Diante de um crime emblemático, envolvendo personagens do cenário político no Brasil, o surgimento de uma nova versão sobre as mortes de PC Farias e Suzana Marcolino marcou o caso de maior repercussão nacional da década de 90. O laudo pericial confeccionado pelo médico legista George Sanguinetti foi na contramão das investigações e apontou para um duplo homicídio ocorrido dentro da casa de praia do empresário, na noite do dia 23 de junho de 1996. “O crime não foi passional, passional foi o primeiro inquérito”, pontuou.
Como era um caso sem possíveis testemunhas, baseado somente em provas técnicas e cientificas, Sanguinetti derrubou a tese do médico legista Badan Palhares, que apontava o caso como um crime passional, onde Suzana teria assassinado PC e se matado logo em seguida. Após 17 anos do crime, que mudou sua vida, Sanguinetti recebeu a reportagem do CadaMinuto em sua residência e lembrou de pontos que o ajudou a comprovar sua tese.
O médico legista entrou nas investigações dois anos após as mortes, mas sempre contestou a versão oficial da Polícia alagoana.

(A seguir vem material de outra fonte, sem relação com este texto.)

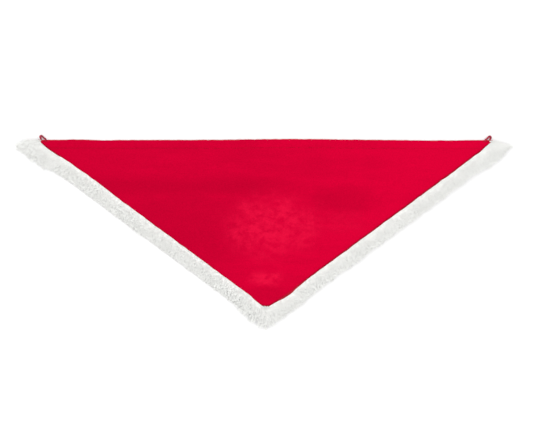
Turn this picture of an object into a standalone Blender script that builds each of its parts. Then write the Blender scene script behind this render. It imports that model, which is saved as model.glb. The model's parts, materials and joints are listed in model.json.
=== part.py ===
"""Triangular red velvet tree skirt with a white plush border and a cord loop at each top corner.

Metres, +Z up. The skirt lies flat with its lining on z = 0: +X runs along the straight top
edge and +Y points from the lower point to that edge. The origin is the middle of the base.
"""
import math

import bmesh
import bpy
from mathutils import Vector

# Overall sizes
TOP_EDGE = 0.824           # length of the velvet's straight edge, between the sloping seams
DEPTH = 0.3035             # from the straight edge to the point where the two seams meet
TRIM_WIDTH = 0.030         # plush border, measured square to its seam
TRIM_END_ROUND = 0.006     # rounding of the border's sharp outer corners

# Cloth, from the floor up
LINING_T = 0.0006          # woven lining
VELVET_T = 0.0011          # velvet with its pile
PILE_AT_SEAM = 0.0032      # border's height over its backing at the seam
PILE_CREST = 0.0085        # border's greatest height over its backing
PILE_AT_RIM = 0.0026       # border's height over its backing at the outer rim
CREST_SHARE = 0.45         # how far across the border the crest lies
LINING_INSET = 0.0015      # lining's edge, inside the border's rim
GAP = 0.0003               # space between pieces that lie against each other

# Band along the straight edge
BAND_WIDTH = 0.0140        # raised band over the tape and the loops' tails
BAND_SLOPE = 0.0016        # width of the band's lower slope
LIP_T = 0.0011             # velvet turned down at the very edge
TAPE_WIDTH = 0.008
TAPE_T = 0.0005
STITCH_BELOW_BAND = 0.0010

# Thread
THREAD_D = 0.0005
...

A pedido do juiz Alberto Jorge de Barros, Sanguinetti realizou diversos estudos usados para escrever livro “A Morte de PC Farias: O Dossiê de Sanguinetti”, que lhe rendeu o prêmio Jabuti de literatura, em 1998.
Sanguinetti afirma que vários indícios encontrados na cena do crime e nos corpos das vítimas o conduziram para a conclusão de um duplo homicídio. Em uma das ilustrações de sua obra, o legista argumenta que pela projeção da bala que atingiu PC Farias e a posição do corpo, Suzana estaria levitando ao efetuar o disparo.
Segundo ele, o empresário não foi morto no quarto e os corpos foram arrumados na cama. “Quem praticou o crime fez uma maquiagem muito grosseira, tão grosseira que consegui descobrir”, enfatizou Sanguinetti acrescentando que pela posição que supostamente Suzana efetuou o tiro em seu peito, o projétil teria atingido, no mínimo, o assoalho da cama e não a parede com uma altura de 80 cm.
Outro ponto questionado pelo legista foi a falta de impressões digitais na arma do crime. O revólver calibre 38 pertencia à Suzana, que segundo familiares, a época, comprou para a sua segurança. “A arma estava em distância de quase dois metros do corpo de Suzana e não apresentava digitais, nem da própria Suzana, que teria deflagrado os disparos. O tiro no corpo de Suzana foi à queima roupa e um tiro à queima roupa é característica de homicídio”, enfatizou.
“PC foi morto logo após o jantar e Suzana passou mais de cinco horas sendo torturada. Durante a perícia no corpo de Suzana foram encontrados sinais de espancamento no seu rosto, tanto que na época a família questionou um hematoma em sua testa, mas o Badan Palhares justificou dizendo que era livores cadavéricos. Mas, os livores cadavéricos não desaparecem após 16 hora da morte e Badan só chegou a Alagoas 15 dias após o crime. Suzana foi vítima de uma grande farsa, ela estava no local errado e na hora errada”, acrescentou.
As investigações sobre o caso PC Farias mudaram os hábitos de vida do legista e isso se reflete até hoje. Coronel reformado da Polícia Militar de Alagoas, Sanguinetti lembra que logo após a conclusão do laudo passou a receber ameaças e se considera um arquivo vivo, devido a provas coletadas sobre o crime. “Na época a Polícia Militar concedeu que oito homens fizessem a minha segurança e da minha família. Os meus filhos cresceram nesse ambiente e até hoje a segurança na minha casa é reforçada”, contou.
Segundo ele, a possibilidade de uma solução para o crime do PC Farias incomodava muita gente, e o próprio estado não tinha interesse de que os autores do crime fossem identificados. “A minha contribuição para o caso PC Farias foi dada. Provei que houve um duplo homicídio. Mas há forças poderosas que não queriam que o caso de PC fosse solucionado”, afirmou o médico legista garantindo que o empresário foi silenciado com sua morte, já que se preparava para prestar um depoimento à Comissão Parlamentar de Inquérito (CPI).
Diante das ameaças, Sanguinetti elaborou um dossiê sobre uma possível linha de investigação caso acontecesse algum atentado contra sua vida. O documento está em posse de três autoridades de fora do estado. “Meu nome jamais será esquecido. Prestei um serviço à nação”.